The role and relevance of Customer Success organizations are undergoing a massive transformation now, led by the kind of leaders I described above. They are becoming strategic partners in customer engagement and the company’s business growth strategy. Most of these Customer Success leaders have started articulating their role in terms of customer value and growth, in addition to prevention of churn (the conventional metric). They prescribe a proactive approach to customer engagement and insist on driving these discussions from a customer value standpoint and less so from features and usage alone. They are also early adopters of creative ways of using technology to address some of these challenges and elevate the relevance of their organization to the business. (Speak to us to learn more about this)
Customer lifetime value (CLV) is a measure of the total worth of a customer to a business over the entire duration of the customer's relationship with the business. It is an estimate of the total amount of money a customer will spend on a company's products or services, and takes into account the customer's purchase frequency, the average order value, and the length of the customer's relationship with the company.
Customer lifetime value (CLV) is important for businesses in several ways:
Here are the top three initiatives I have repeatedly come across while discussing the priorities of these progressive Customer Success leaders.
The forward-thinking Customer Success leaders recognize the single biggest superpower they have, compared to any other revenue function - the ability to demonstrate tangible results for customers! Anyone who’s played a team sport or something similar will tell you that the kind of trust and friendships that gets formed in their shared journey outlives the journey itself. This is the opportunity that Customer Success teams can tap into - to associate themselves as an integral part of their Customer team that’s striving towards the business outcomes they support. This creates the trust that forms the foundation for building and growing the relationship across the customer’s lifetime.
This means practically building the confidence, skills, and tools that enable Customer Success teams to have a transparent discussion with their customers at the time of onboarding (or even in the sales process) about the business outcomes they are looking to drive and by when.

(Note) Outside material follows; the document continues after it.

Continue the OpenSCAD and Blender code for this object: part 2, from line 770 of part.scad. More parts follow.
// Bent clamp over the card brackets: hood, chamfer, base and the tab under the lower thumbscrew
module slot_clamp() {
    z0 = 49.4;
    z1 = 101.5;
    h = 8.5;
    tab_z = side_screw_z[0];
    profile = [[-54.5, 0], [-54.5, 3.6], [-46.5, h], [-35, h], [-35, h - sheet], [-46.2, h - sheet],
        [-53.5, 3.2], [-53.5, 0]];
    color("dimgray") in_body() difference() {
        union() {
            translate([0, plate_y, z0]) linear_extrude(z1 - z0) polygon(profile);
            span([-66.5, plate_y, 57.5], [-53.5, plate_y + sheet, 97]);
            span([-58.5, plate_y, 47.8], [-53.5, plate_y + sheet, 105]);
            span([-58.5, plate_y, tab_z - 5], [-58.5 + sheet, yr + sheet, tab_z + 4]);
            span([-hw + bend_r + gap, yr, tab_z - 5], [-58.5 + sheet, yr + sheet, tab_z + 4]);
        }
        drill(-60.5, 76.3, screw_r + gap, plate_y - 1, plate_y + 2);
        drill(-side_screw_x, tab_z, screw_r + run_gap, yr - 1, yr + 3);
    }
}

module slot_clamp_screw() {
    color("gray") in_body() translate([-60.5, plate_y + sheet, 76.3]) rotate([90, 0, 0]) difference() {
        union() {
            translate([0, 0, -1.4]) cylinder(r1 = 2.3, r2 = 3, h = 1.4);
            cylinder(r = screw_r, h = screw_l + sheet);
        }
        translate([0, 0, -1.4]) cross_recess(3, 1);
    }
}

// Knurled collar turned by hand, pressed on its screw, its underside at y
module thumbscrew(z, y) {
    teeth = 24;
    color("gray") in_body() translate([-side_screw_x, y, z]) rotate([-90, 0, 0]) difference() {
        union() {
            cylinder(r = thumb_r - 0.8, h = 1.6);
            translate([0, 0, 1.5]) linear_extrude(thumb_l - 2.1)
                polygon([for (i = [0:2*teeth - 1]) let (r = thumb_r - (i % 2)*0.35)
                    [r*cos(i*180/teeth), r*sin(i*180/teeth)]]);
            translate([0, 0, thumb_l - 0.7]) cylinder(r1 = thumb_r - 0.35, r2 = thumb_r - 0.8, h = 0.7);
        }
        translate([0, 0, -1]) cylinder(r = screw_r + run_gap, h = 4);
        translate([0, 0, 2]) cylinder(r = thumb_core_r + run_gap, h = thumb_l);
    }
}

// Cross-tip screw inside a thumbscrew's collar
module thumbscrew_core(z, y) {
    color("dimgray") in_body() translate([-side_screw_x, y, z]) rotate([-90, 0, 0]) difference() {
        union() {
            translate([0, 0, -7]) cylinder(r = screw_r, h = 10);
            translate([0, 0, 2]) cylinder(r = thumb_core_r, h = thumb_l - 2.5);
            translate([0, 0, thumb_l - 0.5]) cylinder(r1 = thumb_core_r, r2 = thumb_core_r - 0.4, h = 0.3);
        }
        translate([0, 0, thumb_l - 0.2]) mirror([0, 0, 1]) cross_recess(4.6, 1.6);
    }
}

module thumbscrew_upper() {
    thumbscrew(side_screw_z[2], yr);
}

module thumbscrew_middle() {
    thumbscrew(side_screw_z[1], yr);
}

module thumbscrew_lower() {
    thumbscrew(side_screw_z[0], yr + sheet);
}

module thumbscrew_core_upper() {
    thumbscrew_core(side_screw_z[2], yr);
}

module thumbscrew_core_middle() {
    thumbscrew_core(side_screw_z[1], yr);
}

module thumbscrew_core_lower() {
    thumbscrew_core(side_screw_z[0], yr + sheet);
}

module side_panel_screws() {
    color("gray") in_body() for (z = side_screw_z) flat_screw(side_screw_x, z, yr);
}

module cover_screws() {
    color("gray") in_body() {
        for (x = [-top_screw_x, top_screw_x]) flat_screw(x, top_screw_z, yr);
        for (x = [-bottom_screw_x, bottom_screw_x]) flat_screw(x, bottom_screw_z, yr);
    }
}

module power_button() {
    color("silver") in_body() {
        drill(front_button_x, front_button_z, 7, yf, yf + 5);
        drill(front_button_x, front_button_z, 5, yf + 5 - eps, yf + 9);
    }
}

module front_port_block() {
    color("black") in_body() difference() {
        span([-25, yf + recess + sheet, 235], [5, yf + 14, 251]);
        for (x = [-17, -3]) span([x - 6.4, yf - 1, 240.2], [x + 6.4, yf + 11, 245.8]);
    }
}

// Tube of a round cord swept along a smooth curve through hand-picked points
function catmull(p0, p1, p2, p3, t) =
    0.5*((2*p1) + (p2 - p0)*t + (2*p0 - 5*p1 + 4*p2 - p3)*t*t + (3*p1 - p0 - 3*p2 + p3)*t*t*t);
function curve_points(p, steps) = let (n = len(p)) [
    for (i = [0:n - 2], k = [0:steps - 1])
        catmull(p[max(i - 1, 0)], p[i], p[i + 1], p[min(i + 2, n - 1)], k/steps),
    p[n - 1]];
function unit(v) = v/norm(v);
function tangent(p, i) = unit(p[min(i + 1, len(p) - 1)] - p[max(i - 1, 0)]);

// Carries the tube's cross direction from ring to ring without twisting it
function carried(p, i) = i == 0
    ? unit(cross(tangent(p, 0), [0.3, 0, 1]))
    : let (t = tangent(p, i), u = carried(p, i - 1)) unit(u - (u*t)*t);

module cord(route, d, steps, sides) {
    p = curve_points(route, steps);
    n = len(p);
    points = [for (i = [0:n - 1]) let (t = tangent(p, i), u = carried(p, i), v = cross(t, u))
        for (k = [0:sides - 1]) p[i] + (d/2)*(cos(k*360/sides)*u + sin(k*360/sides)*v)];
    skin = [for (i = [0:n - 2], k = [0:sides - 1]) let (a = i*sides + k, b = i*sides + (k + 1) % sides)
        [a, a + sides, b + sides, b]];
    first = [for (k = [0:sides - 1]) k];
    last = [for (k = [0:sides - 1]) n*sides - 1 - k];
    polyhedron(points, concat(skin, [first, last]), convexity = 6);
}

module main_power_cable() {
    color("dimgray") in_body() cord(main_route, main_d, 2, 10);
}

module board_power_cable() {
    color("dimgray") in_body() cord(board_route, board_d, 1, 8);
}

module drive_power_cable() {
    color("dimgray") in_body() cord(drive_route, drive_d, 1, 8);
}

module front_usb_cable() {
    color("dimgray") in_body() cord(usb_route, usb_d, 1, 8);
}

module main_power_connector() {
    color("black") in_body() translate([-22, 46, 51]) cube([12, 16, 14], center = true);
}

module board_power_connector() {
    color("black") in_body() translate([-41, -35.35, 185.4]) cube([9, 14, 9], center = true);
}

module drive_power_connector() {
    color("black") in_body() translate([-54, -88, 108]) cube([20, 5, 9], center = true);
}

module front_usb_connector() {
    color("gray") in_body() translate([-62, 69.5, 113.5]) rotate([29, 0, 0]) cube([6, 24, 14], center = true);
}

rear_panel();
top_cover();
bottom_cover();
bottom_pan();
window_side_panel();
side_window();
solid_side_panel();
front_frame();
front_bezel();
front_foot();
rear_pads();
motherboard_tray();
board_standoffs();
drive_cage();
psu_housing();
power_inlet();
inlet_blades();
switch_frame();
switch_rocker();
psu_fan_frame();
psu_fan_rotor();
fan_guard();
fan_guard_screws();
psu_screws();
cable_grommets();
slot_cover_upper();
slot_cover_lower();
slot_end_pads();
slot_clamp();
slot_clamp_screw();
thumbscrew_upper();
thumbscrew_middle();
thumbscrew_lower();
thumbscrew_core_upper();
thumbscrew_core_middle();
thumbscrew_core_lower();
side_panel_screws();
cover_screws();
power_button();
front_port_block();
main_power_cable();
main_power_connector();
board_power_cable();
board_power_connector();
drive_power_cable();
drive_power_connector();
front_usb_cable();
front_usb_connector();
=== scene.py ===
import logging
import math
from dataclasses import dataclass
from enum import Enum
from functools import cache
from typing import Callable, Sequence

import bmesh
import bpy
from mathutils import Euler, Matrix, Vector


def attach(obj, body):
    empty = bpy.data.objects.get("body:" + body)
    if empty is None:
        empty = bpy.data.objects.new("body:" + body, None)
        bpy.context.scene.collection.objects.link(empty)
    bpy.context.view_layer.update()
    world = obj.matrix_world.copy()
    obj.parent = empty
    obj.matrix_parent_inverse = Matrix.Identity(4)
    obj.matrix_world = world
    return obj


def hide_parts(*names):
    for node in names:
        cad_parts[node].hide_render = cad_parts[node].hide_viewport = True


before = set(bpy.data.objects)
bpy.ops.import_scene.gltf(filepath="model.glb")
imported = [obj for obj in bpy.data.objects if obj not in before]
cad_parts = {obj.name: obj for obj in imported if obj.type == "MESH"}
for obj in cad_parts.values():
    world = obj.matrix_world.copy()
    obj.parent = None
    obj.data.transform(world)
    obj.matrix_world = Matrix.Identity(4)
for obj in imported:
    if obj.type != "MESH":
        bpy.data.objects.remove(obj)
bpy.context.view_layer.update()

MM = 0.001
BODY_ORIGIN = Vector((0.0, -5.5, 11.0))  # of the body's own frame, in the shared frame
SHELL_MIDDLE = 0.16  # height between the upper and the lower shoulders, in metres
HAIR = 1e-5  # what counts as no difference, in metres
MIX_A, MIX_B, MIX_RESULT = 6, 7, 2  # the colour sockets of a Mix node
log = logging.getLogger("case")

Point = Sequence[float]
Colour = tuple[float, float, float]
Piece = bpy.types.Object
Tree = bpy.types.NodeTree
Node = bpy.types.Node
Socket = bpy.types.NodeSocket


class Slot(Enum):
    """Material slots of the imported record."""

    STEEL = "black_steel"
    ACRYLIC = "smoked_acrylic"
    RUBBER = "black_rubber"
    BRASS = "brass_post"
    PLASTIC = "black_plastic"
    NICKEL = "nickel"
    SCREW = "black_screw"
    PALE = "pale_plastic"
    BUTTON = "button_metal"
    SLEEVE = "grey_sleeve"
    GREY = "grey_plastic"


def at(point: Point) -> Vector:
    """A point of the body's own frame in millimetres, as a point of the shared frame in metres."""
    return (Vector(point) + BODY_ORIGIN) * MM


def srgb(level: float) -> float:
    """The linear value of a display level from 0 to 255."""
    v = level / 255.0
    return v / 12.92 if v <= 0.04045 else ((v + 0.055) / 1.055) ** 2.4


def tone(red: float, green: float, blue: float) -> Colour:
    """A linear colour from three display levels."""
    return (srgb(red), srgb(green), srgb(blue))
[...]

This ensures that the quality of every Customer-CSM interaction is elevated to discuss these outcomes and the progress along the path to get there, rather than the minutiae of activities. This brings us to the second initiative.
One of the most significant gaps in today’s customer engagement playbook is that outcome and ROI-related discussions only happen once a quarter. As any product expert would say, that’s nowhere close to the kind of frequency which drives sustainable behavior change. It’s this realization that is pushing modern Customer Success leaders to gravitate towards Continuous Business Reviews. This approach aims to replace the episodic QBRs and their PPTs made on the previous night and I-don’t-remember-what-we-spoke-last-time discussions with a continuous, collaborative, agile approach to identifying and delivering on customer value. This drives mutual accountability and replaces subjectivity with analytics and data-driven decisions.

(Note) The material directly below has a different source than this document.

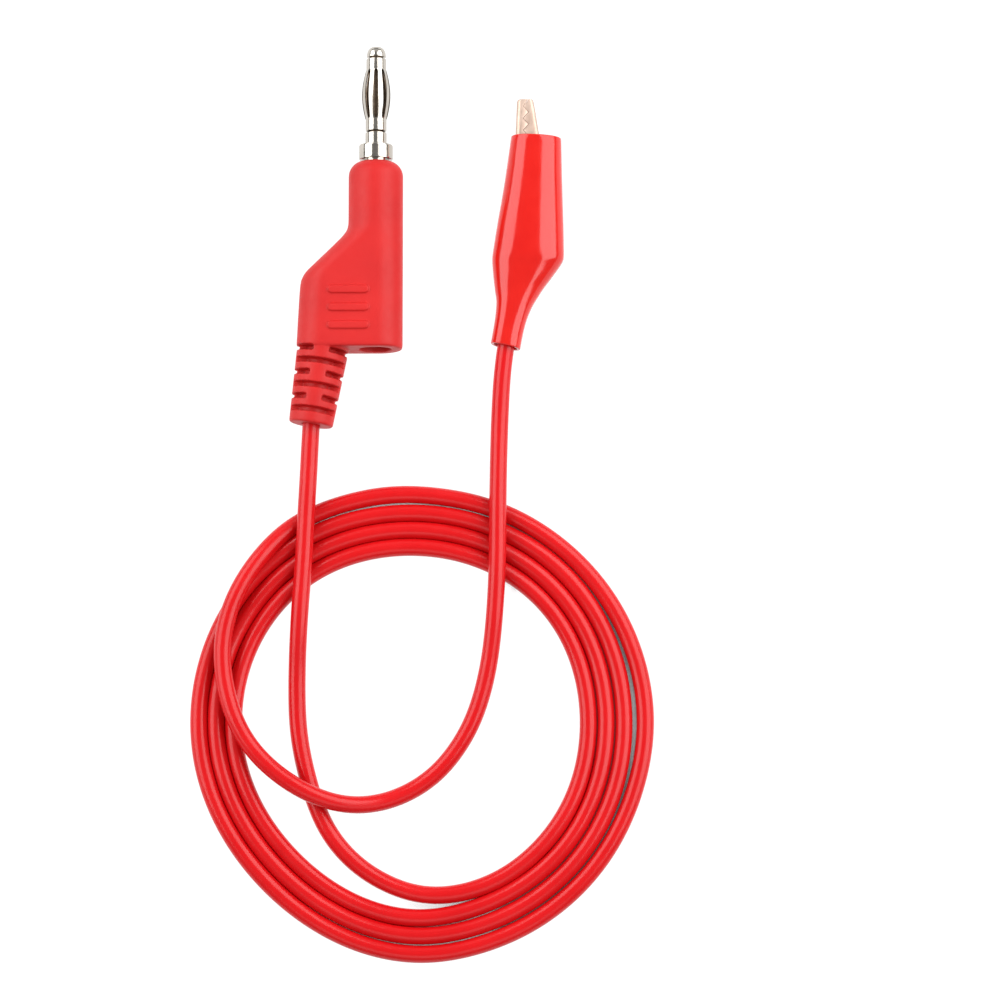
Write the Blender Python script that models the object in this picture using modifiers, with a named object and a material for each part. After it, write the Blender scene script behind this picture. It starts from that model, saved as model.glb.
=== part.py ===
"""Alligator clip lead: a stackable 4 mm banana plug, a coiled test cable and a booted alligator clip.

The lead lies on the plane z = 0. The plug and the clip both point along +Y, and the origin is
under the middle of the two of them. The clip's jaws open in the XY plane.
"""

import math

import bmesh
import bpy
from mathutils import Matrix, Vector

MM = 0.001
GAP = 0.3 * MM  # clearance between pieces that would touch

# Plug: all of it is 62 mm long along Y, from the tip of the pin to the end of the strain relief.
PLUG_X = -8.4 * MM  # axis of the pin, the barrel and the rear socket
PLUG_Z = 4.35 * MM
PIN_TIP_Y = 31.0 * MM
BARREL_RADIUS = 4.35 * MM
NECK_Y = 12.1 * MM  # top face of the housing, under the collar
NECK_ROUNDING = 2.5 * MM
LEG_LEFT_X = -21.05 * MM  # left edge of the housing's rear face
HOUSING_END_Y = -18.7 * MM
HOUSING_EDGE = 4.1 * MM  # radius of the long rounded edges
END_ROUNDING = 0.5 * MM
BAR_ROWS = (-9.55 * MM, -12.45 * MM, -15.35 * MM)  # y of the raised grip bars
BAR_MIDDLE_X = -12.65 * MM
BAR_HALF_LENGTH = 3.3 * MM
BAR_HALF_HEIGHT = 0.6 * MM
BAR_HALF_THICKNESS = 0.35 * MM

COLLAR_RADIUS = 2.75 * MM
COLLAR_TOP_Y = 14.8 * MM
SHAFT_RADIUS = 1.73 * MM
CORE_RADIUS = 1.05 * MM  # the thin stretch inside the spring cage
BODY_RADIUS = 2.95 * MM  # the stretch inside the housing
BODY_TOP_Y = 9.0 * MM
THROAT_RADIUS = 1.9 * MM  # between the collar and the body
HEAD_RADIUS = 1.57 * MM
SOCKET_RADIUS = 2.0 * MM
SOCKET_DEPTH = 13.0 * MM
SOCKET_FACE_Y = -15.7 * MM
MOUTH_RADIUS = 2.6 * MM
SOLDER_HOLE_Y = -0.6 * MM
SOLDER_HOLE_DEPTH = 1.6 * MM
SOLDER_DEPTH = 1.2 * MM
SOLDER_CUP_RADIUS = 1.2 * MM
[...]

Customer Success leaders who drive this initiative invest in training and technology to help this radical transformation. Training their teams on how to have those customer-value-oriented conversations and then giving them a single system of truth to work with their customers on. This means the Customer Success teams have the opportunity to hold their customers accountable for their part as well and work closely with them to course-correct at the first sign of deviation from the plan. Such an approach secures the probability of incontestable value creation, which provides the opening for growing customer accounts. This brings us to the third initiative.
Illustration source: alamy.com
Today, most companies operate marketing, sales, and customer success functions in silos. This is a major lost opportunity in the subscription business because expansion and growth are where the majority of Customer Lifetime Value (CLTV) lies. Customer Success leaders on the bleeding edge of this business model insist on being an active part of the account team and, to some extent, also being the connector across marketing and sales when it comes to a customer. At the time of expansions and contract negotiations, the amount of customer context and trust that the Customer Success team brings puts the company on a never-before pedestal to grow the account on the basis of incontestable customer value delivered.
The key component of this initiative is to move from a transactional focus to an account focus. This calls for looking at the customer accounts and their business objectives holistically and creating a culture of customer-centric collaboration within the company. Customer Success teams are best placed to drive this initiative as a bridge across internal teams as well as the customers. It will go a long way if these companies augment their CRM implementation with a collaborative layer that can cut across these siloed functions and bring them together around customer outcomes.
While these initiatives seem fairly straightforward, they are also quite transformative with outsized business impact. Driving this change will need strong conviction from the leadership team and also the right set of tools and technology to drive the new behavior. But this is definitely the way to go.
All markets are exploding with new vendors, and switching costs are at an all-time low. This means that any B2B company that aspires to build and grow meaningful customer relationships and develop customers-for-life must start focusing on the Customer Lifetime Value (instead of disjointed transactions) and doing so while helping their CSMs get on their Customer’s speed dial!